There are no magic wands. Nothing will get tied up in a beautiful bow. It will be imperfect work. Just like anything we attempt to teach our students.
Jennifer Gonzalez, in her podcast and website Cult of Pedagogy interviews David Watkins, the Director of Equity and Diversity for the Broward County School District in Florida and Glenn Singleton, the author of Courageous Conversations about Race. They are both doing the difficult and back breaking and inspiring work of transforming a school district’s approach to race and fairness by doing highly immersive, long term and strategic training of educators.
I wanted to highlight a few points made by Singleton which cross over into the important work of gender and education and working with our educators.
He points out the irony that educators are used to taking the long view with the work and development of skills, knowledge and thinking with their students, but when it comes to discussions about such highly sensitive issues regarding race, we want a magic pill, we want it clean, we want it not to be messy or even very difficult.
Singleton pivots our thinking about this work from the desire to be right to needing to be effective (as my uncle used to tell me, being right and $2.75 will get you on the New York City Subway). Being right is often not nearly enough.
And finally, the work can be so challenging because we must all contend with the discomfort of confronting a value system based on a social construction, which is designed to give one group of people power and authority over others. In other words, differences of race are a type of fairytale, a mirage, a made-up reality that literally infects our minds and ways of being in the world. These assumptions are hard to shake and to break free from.
There are no magic wands. Nothing will get tied up in a beautiful bow. It will be imperfect work. Just like anything we attempt to teach our students.

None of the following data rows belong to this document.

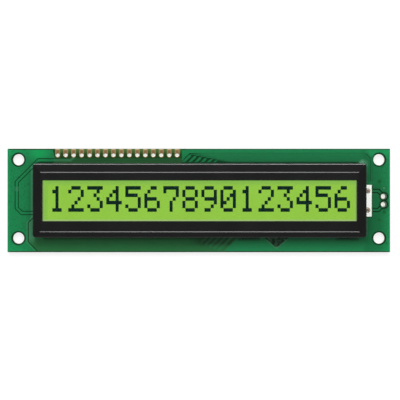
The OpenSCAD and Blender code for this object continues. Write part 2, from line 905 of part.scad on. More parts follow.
// The body of each chip and its end caps stand on the lands
module chip_middles(xs, h) {
    layer(rear_z - h, rear_z) for (x = xs)
        translate([x, chip_y]) square([chip_w, chip_l - 2 * chip_cap], center = true);
}

module chip_caps(xs, h) {
    layer(rear_z - h, rear_z) for (x = xs, side = [-1, 1])
        translate([x, chip_y + side * (chip_l - chip_cap) / 2]) square([chip_w, chip_cap], center = true);
}

module resistor_bodies() {
    color("#1c1c1e") chip_middles(resistor_xs(), resistor_h);
}

module resistor_ends() {
    color("#c4c6c8") chip_caps(resistor_xs(), resistor_h);
}

module capacitor_bodies() {
    color("#b08a62") chip_middles(capacitor_xs(), capacitor_h);
}

module capacitor_ends() {
    color("#c4c6c8") chip_caps(capacitor_xs(), capacitor_h);
}

circuit_board();
front_copper();
front_tracks();
rear_copper();
rear_tracks();
header_pads();
supply_pads();
contact_fingers();
bezel();
front_polariser();
front_glass();
cell_seal();
fill_port_plug();
lit_dots();
rear_glass();
rear_polariser();
backlight_diffuser();
backlight_housing();
led_board();
led_chips();
backlight_pins();
pin_solder();
contact_strip();
controller_blob();
driver_blob();
chip_lands();
resistor_bodies();
resistor_ends();
capacitor_bodies();
capacitor_ends();
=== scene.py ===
"""Looks of the character LCD module: one row of sixteen dot-matrix characters.

The sections follow in the order in which the module is put together. Places and
sizes on the object are in millimetres, and colours are written as on a paint card.
"""

import math

import bpy
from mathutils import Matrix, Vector


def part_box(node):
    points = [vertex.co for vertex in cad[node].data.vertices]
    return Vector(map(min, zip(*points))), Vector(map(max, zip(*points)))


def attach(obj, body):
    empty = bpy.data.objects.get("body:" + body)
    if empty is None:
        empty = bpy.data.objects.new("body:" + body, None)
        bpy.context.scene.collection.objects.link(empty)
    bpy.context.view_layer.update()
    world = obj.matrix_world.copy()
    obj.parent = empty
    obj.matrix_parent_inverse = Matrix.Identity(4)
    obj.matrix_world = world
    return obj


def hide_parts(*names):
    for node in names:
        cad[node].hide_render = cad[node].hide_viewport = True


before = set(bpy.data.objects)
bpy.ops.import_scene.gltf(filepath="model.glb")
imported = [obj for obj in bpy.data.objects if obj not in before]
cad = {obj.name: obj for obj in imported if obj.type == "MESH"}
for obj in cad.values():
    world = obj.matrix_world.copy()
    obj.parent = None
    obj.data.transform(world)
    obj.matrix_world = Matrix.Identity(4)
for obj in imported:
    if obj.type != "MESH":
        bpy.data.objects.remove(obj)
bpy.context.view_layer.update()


# ------------------------------------------------------------------ circuit board
# Glass-epoxy laminate, drilled and routed, with a green solder mask on both faces.
# The mask is dark in the narrow gaps between copper and paler over open laminate,
# and the cut edges and hole walls show the layers of yellowish glass cloth.

class Value:
    """One output of a material's nodes, which can stand in a sum."""

    def __init__(self, finish, socket):
        self.finish = finish
        self.socket = socket

    def __add__(self, other):
        return self.finish.math("ADD", self, other)

    def __sub__(self, other):
        return self.finish.math("SUBTRACT", self, other)

    def __rsub__(self, other):
        return self.finish.math("SUBTRACT", other, self)

    def __mul__(self, other):
        return self.finish.math("MULTIPLY", self, other)

    def __truediv__(self, other):
        return self.finish.math("DIVIDE", self, other)

    __radd__ = __add__
    __rmul__ = __mul__


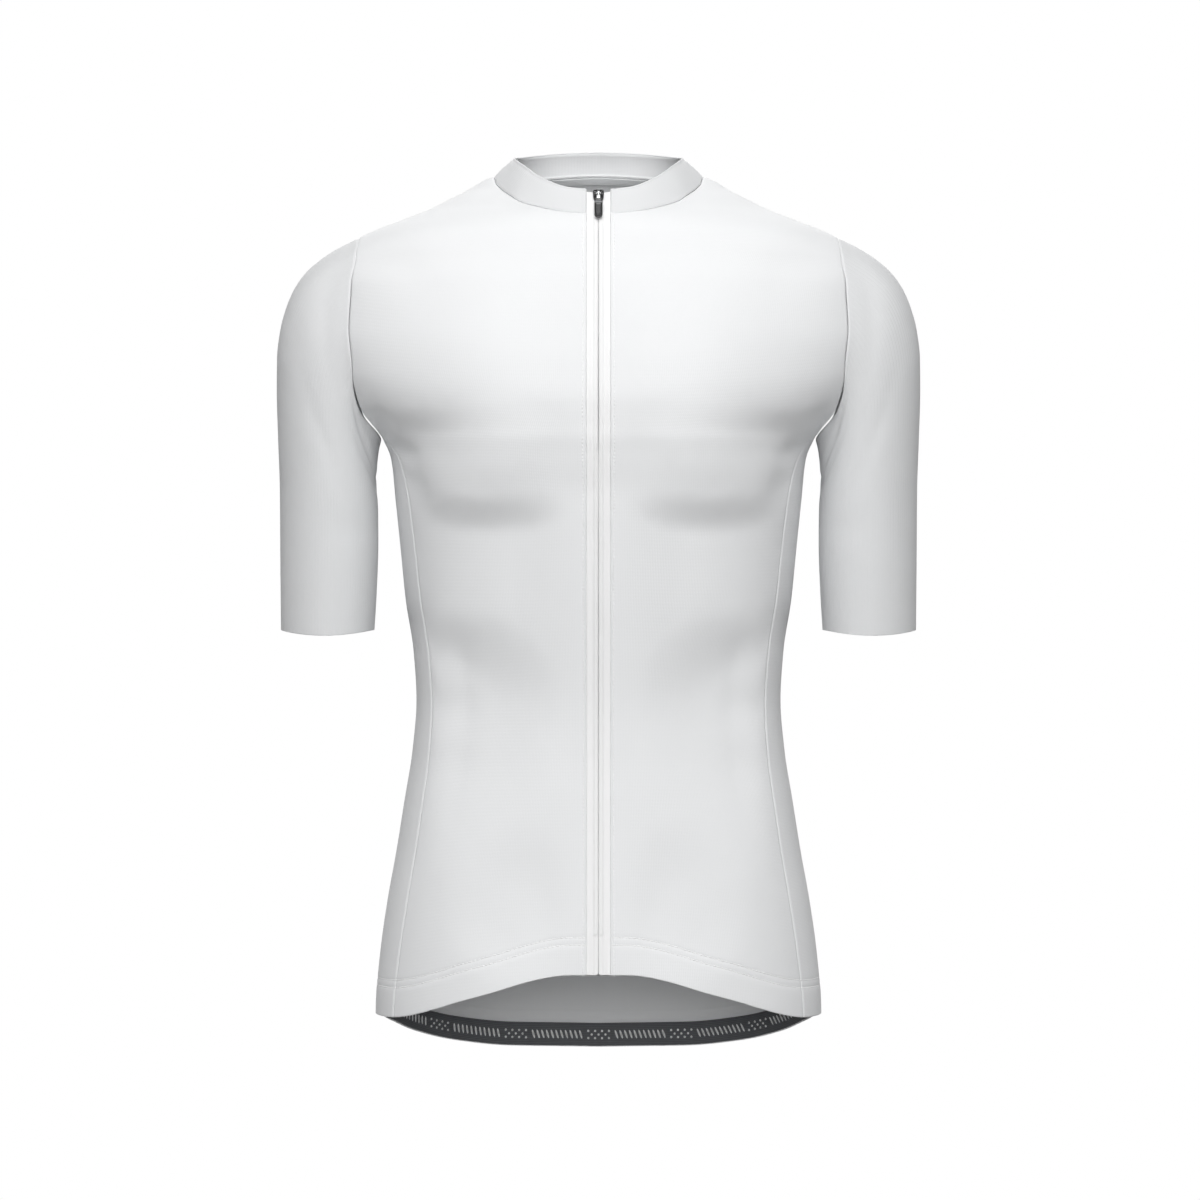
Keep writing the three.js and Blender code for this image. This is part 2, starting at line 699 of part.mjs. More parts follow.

Gender and the biases we encounter every day are no different than the vital issues around race and in fact may be more insidious. Why? Gender is the fundamental social construct we have been contending with as a global human community since the beginning of time. Some may argue that this has something to do with the political, but the exact opposite is true. The political is constructed from the way we perceive each other and our relationship to one another. This reality, again, makes the work of recognizing issues regarding gender as challenging and certainly an often unrecognized way we conceptualize and execute the work of schools. The difficult work begins with awareness, no place else.